When a "promotional" rate expires, normal balance transfer rate would apply and significant increase in interest charges could accrue and may be greater than they were prior to initiating a balance transfer.

====Stoozing====
Stoozing is the act of borrowing money at an interest rate of 0%, a rate typically offered by credit card companies as an incentive for new customers. The money is then placed in a high interest bank account to make a profit from the interest earned. The borrower (or "stoozer") then pays the money back before the 0% period ends. The borrower does not typically have a real debt to service, but instead uses the money loaned to them to earn interest. Stoozing can also be viewed as a form of arbitrage.

===Rewards programs===
The term "rewards program" is a term used by card issuers to refer to offers (first used by Discover Card in 1985) to share transactions fees with the cardholder through various games and bonus programs. Cardholders typically receive one "point", "mile" or actual penny (1% of the transaction) for each dollar spent on the card, and more points for buying from certain types of merchants or cooperating merchants, and then can pay down the loan, or trade points for airline flights, catalog merchandise, lower interest rates, gift cards, or cash.
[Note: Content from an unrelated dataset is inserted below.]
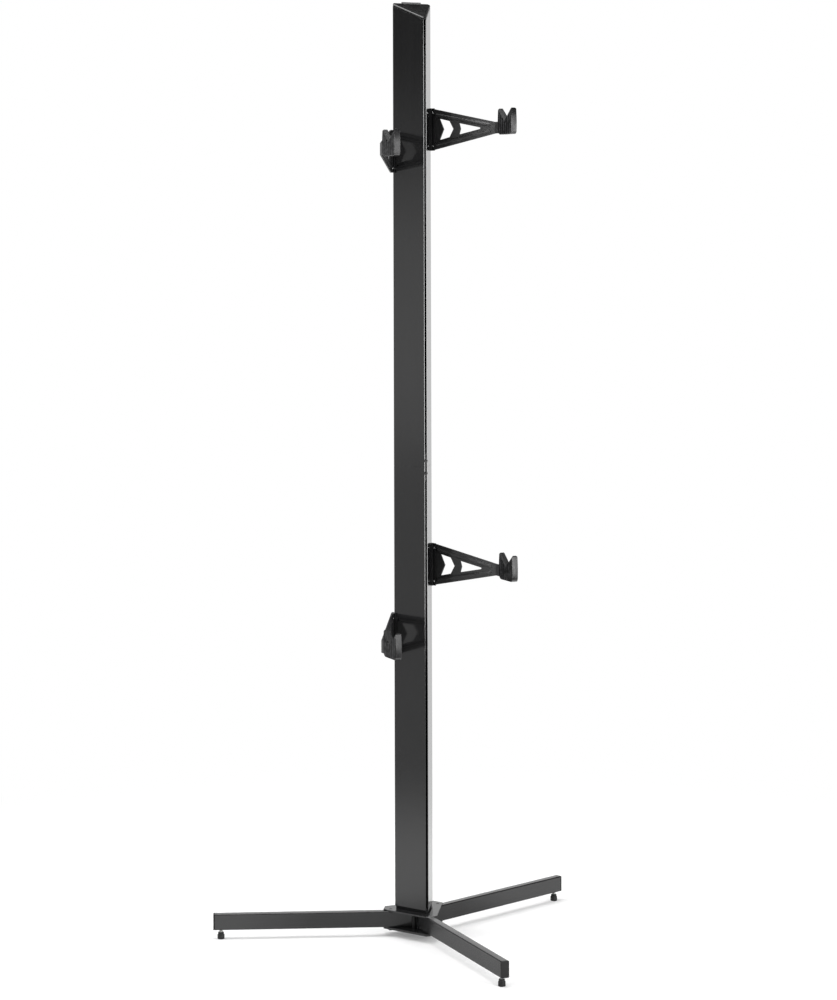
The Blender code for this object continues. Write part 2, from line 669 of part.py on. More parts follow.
def build_arm(rack, name, height):
    """One arm with its saddle, slot nut, clamp bolts and cradle, on an empty at its height."""
    hand = name.split("_")[1]
    side = 1 if hand == "right" else -1
    carriage = empty(name + "_height", (0, 0, height), rack)
    turn = math.radians(ARM_TURN[hand])

    bm = extruded(arm_outlines(), ARM_INNER, ARM_OUTER)
    bmesh.ops.transform(bm, matrix=Matrix.Rotation(math.radians(90), 4, "X"), verts=bm.verts)
    bmesh.ops.scale(bm, vec=(1, -side, 1), verts=bm.verts)
    whole = bm.verts[:] + bm.edges[:] + bm.faces[:]
    bmesh.ops.bisect_plane(bm, geom=whole, dist=MERGE, plane_co=(ARM_BEND, 0, 0), plane_no=(1, 0, 0))
    tongue = [vert for vert in bm.verts if vert.co.x > ARM_BEND + MERGE]
    bend = Matrix.Rotation(math.radians(-30 * side), 3, "Z")
    hinge = (ARM_BEND, side * ARM_INNER, 0)
    bmesh.ops.rotate(bm, cent=hinge, matrix=bend, verts=tongue)
    arm = finish(bm, name + "_arm", coated(), carriage)
    arm.rotation_euler.z = turn
    bolt_hole = CLAMP_BOLT_DIAMETER / 2 + GAP
    levels = {"top": CLAMP_BOLT_OFFSET, "bottom": -CLAMP_BOLT_OFFSET}
    span = (side * (ARM_INNER - 0.002), side * (ARM_OUTER + 0.002))
    drill(arm, [(bolt_hole, (0, span[0], level), (0, span[1], level)) for level in levels.values()])

    half = saddle_outline()
    outline = half + [Vector((-point.x, point.y)) for point in reversed(half)]
    bm = extruded([[(point.x, side * point.y) for point in outline]], -ARM_ROOT_HEIGHT / 2, ARM_ROOT_HEIGHT / 2)
    saddle = finish(bm, name + "_saddle", moulded(), carriage)
    saddle.rotation_euler.z = turn
    span = (side * (CORNER_RADIUS - 0.002), side * (SADDLE_FACE + 0.002))
    drill(saddle, [(bolt_hole, (0, span[0], level), (0, span[1], level)) for level in levels.values()])

    slot_nut = finish(slot_bar(NUT_BAR_LENGTH), name + "_slot_nut", steel(), carriage)
    slot_nut.rotation_euler.z = math.radians(CORNERS[hand])
    drill(slot_nut, [
        (bolt_hole, (SLOT_FLOOR - 0.002, 0, level), (CORNER_RADIUS, 0, level)) for level in levels.values()
    ])

    outward = Vector((*polar(1, CORNERS[hand]), 0))
    length = ARM_OUTER + GAP - SLOT_FLOOR - 3 * GAP
    for end, level in levels.items():
        clamp = bolt(name + "_clamp_bolt_" + end, CLAMP_BOLT_DIAMETER, length, 0.008, 0.0026, oxide(), carriage)
        place(clamp, outward * (ARM_OUTER + GAP) + Vector((0, 0, level)), outward)
    build_cradle(carriage, name, side, arm)


def flared_vee(half):
    """What the V takes from a cradle: a triangle drawn out along Z, wider past both side faces."""
    over = 0.002
    low = CRADLE_HEIGHT - CRADLE_V_DEPTH
    rise = 2 * CRADLE_V_DEPTH
    run = 2 * CRADLE_V_HALF
    end = CRADLE_WIDTH / 2 + over
    core = CRADLE_WIDTH / 2 - CRADLE_FLARE
    bm = extruded([[(half, low), (half + run, low + rise), (half - run, low + rise)]], -end, end)
    for side in (-1, 1):
        whole = bm.verts[:] + bm.edges[:] + bm.faces[:]
        bmesh.ops.bisect_plane(bm, geom=whole, dist=MERGE, plane_co=(0, 0, side * core), plane_no=(0, 0, 1))
    for vert in bm.verts:
        if abs(vert.co.z) > core + MERGE:
            spread = abs(vert.co.z) - core
            vert.co.y -= spread * math.hypot(run, rise) / run
    return bm


def build_cradle(carriage, name, side, arm):
    bend = polar(ARM_INNER, CORNERS["right"]) + polar(ARM_BEND, ARM_TURN["right"])
    middle = side * (bend.x + ARM_THICKNESS / 2)
    back = bend.y - ARM_NECK
    # Profiles are drawn with x to the front and y up, from the cradle's lower back corner.
    stand = Matrix.Translation((middle, back, -CRADLE_BELOW)) @ Matrix(
        ((0, 0, -1, 0), (-1, 0, 0, 0), (0, 1, 0, 0), (0, 0, 0, 1))
    )
    half = CRADLE_DEPTH / 2
    prong = half - CRADLE_V_HALF
    tip = CRADLE_HEIGHT - CRADLE_TIP
    outline = arc((CRADLE_BACK_RADIUS, CRADLE_BACK_RADIUS), CRADLE_BACK_RADIUS, 180, 270, 4)
    outline += arc(
        (CRADLE_DEPTH - CRADLE_FRONT_RADIUS, CRADLE_FRONT_RADIUS), CRADLE_FRONT_RADIUS, 270, 360, 3
    )
    outline += [
        (CRADLE_DEPTH, tip),
        (CRADLE_DEPTH - prong / 2, CRADLE_HEIGHT),
        (prong / 2 + CRADLE_LEAN / 2, CRADLE_HEIGHT),
        (CRADLE_LEAN, tip),
        (0, CRADLE_LEAN_HEIGHT),
    ]
    bm = extruded([outline], -CRADLE_WIDTH / 2, CRADLE_WIDTH / 2)
    bmesh.ops.transform(bm, matrix=stand, verts=bm.verts)
    cradle = finish(bm, name + "_cradle", moulded(), carriage)
    bevel(cradle, CRADLE_BEVEL)
    vee = flared_vee(half)
    bmesh.ops.transform(vee, matrix=stand, verts=vee.verts)
    combine(cradle, vee, "DIFFERENCE", name + "_vee")
    slot = bmesh.new()
    thick = ARM_THICKNESS / 2 + GAP
    end = back - TONGUE_LENGTH - GAP
    add_box(slot, (middle - thick, end, -ARM_TIP_HEIGHT / 2 - GAP), (middle + thick, back + 0.002, ARM_TIP_HEIGHT / 2 + GAP))
    combine(cradle, slot, "DIFFERENCE", name + "_tongue_slot")
    ear = [
        (TONGUE_EAR_START - GAP, ARM_TIP_HEIGHT / 2 - GAP),
        (TONGUE_EAR_END + GAP, ARM_TIP_HEIGHT / 2 - GAP),
        (TONGUE_EAR_END + GAP, TONGUE_EAR_SLOPE + GAP),
        (TONGUE_EAR_FLAT + GAP, TONGUE_EAR_TOP + GAP),
        (TONGUE_EAR_START - GAP, TONGUE_EAR_TOP + GAP),
    ]
    pocket = extruded([[(out, up + CRADLE_BELOW) for out, up in ear]], -thick, thick)
    bmesh.ops.transform(pocket, matrix=stand, verts=pocket.verts)
    combine(cradle, pocket, "DIFFERENCE", name + "_ear_pocket")

    # The cross screw goes in from the side that faces -X on every arm.
    level = CRADLE_SCREW_HEIGHT - CRADLE_BELOW
    across = back - CRADLE_SCREW_BACK
    reach = CRADLE_WIDTH / 2 + GAP
    hole = [(CRADLE_SCREW_DIAMETER / 2 + GAP, (middle - 0.02, across, level), (middle + 0.02, across, level))]
    drill(cradle, hole)
    bm = bmesh.new()
    add_rod(bm, hole[0][0], hole[0][1], hole[0][2])
    bmesh.ops.rotate(bm, cent=(0, 0, 0), matrix=Matrix.Rotation(-arm.rotation_euler.z, 3, "Z"), verts=bm.verts)
    combine(arm, bm, "DIFFERENCE", name + "_screw_hole")
    length = CRADLE_WIDTH + GAP
    head = CRADLE_SCREW_HEAD
    screw = bolt(name + "_cradle_screw", CRADLE_SCREW_DIAMETER, length, head, 0.0018, oxide(), carriage)
    place(screw, (middle - reach, across, level), (-1, 0, 0))


def main():
    clear_scene()
    rack = empty("rack_axis", (0, AXIS_Y, 0))
    build_column(rack)
    build_cap(rack)
    build_column_foot(rack)
    build_plates(rack)
    for name, turn in LEGS.items():
        build_leg(rack, name, turn)
    for name, height in ARM_HEIGHTS.items():
        build_arm(rack, name, height)


main()
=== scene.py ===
"""Looks for a free-standing storage column with four cradle arms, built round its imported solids.

Every piece stands in the row's own frame, in metres: the column's axis is at (0, AXIS_Y), the floor at z 0
and the arms reach towards -Y. The file is laid out as an add-on, with one operator for each group of pieces.
"""

import math
from collections import namedtuple

import bmesh
import bpy
from mathutils import Matrix, Vector


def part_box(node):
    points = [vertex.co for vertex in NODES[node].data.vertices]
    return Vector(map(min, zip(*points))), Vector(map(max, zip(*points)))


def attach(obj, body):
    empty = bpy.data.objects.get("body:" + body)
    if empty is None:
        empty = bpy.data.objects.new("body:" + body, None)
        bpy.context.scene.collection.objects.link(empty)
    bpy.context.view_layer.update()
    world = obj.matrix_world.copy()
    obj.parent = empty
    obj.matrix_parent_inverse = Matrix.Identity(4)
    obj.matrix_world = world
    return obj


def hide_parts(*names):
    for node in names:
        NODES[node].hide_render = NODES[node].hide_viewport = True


bl_info = {
    "name": "Storage column looks",
    "version": (1, 0, 0),
    "blender": (4, 5, 0),
    "location": "3D View > Sidebar > Column",
    "description": "Builds the visible pieces of a storage column with cradle arms round its packed solids",
    "category": "Object",
}

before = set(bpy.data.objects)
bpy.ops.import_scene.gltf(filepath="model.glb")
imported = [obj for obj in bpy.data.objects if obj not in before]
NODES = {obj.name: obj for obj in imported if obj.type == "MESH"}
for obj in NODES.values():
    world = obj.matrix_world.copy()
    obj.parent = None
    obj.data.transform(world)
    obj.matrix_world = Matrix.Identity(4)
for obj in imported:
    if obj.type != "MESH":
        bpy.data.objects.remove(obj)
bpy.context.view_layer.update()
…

The points can also be exchanged, sometimes, between cooperating programs of different banks, making them more and more currency-like. These programs represent such a large value that they are not-completely-jokingly considered a set of currencies. These combined "currencies" have accumulated to the point that they hold more value worldwide than U.S. (paper) dollars, and are the subject of company liquidation disputes and divorce settlements (Economist, 2005). They are criticized for being highly inflationary, and subject to the whims of the card issuers (raising the prices after the points are earned). Many cardholders get a new card or use a card for the points, but later forget or decline to use the points, anyway. While opening new avenues for marketing and competition, rewards programs are criticized in terms of being able to compare interest rates by making it impossible for consumers to compare one competitive interest rate offer to another through any standard means such as under the U.S. Truth in Lending Act, because of the extra value offered by the bonus program, along with other terms, costs, and benefits created by other marketing gimmicks such as the ones cited in this article.